On the basis of the record that currently exists, we conclude that respondent's motion on this point must be denied. In a case such as this, we do not think the "deemed consent" issue can be decided as a matter of law. NALT is deemed to have consented to exercise of certain rights, but only if it has failed to respond to two successive notices from Hickory over a period of several months. NALTs internal procedures and past practice may shed light on whether this is likely to happen. In any event, the question whether exercise of the right to which consent is deemed given would impair any conservation purpose presents factual questions ill-suited to summary adjudication.
It is accordingly
ORDERED that respondent's Motion for Partial Summary Judgment, filed October 14, 2021, is denied in part and granted in part, to the extent set forth in this Order. It is further
ORDERED that the parties shall file, on or before March 11, 2022, a status report (jointly if possible, otherwise separately) expressing their views as to the conduct of further proceedings in this case.
(Signed) Albert G. Lauber
1. Unless otherwise indicated, all statutory references are to the Internal Revenue Code, Title 26 U.S.C., in effect at all relevant times, all regulation references are to the Code of Federal Regulations, Title 26 (Treas. Reg.), in effect at all relevant times, and all Rule references are to the Tax Court Rules of Practice and Procedure.

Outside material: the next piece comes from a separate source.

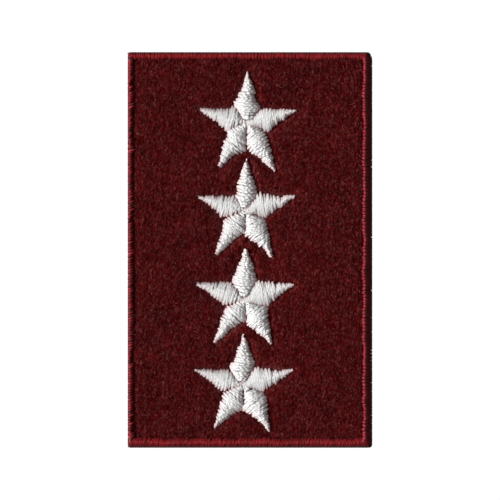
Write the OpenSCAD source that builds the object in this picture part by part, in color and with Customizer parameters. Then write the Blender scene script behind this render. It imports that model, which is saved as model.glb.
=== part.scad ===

2. Petitioner errs in citing Dunlap v. Commissioner, T.C. Memo. 2012-126, 103 T.C.M. (CCH) 1689. In that opinion, which was issued five years before RERI Holdings I, we sustained the disallowance of a charitable contribution deduction for a fašade easement because the taxpayers failed to prove that the easement had a value greater than zero. Id. at 1702. We discussed the taxpayers' submission of incomplete Forms 8283 only in connection with the accuracy-related penalty determined by the IRS, i.e., in deciding whether the taxpayers had "reasonable cause" for their position and had acted "in good faith" within the meaning of section 6664(c)(1). See id. at 1705.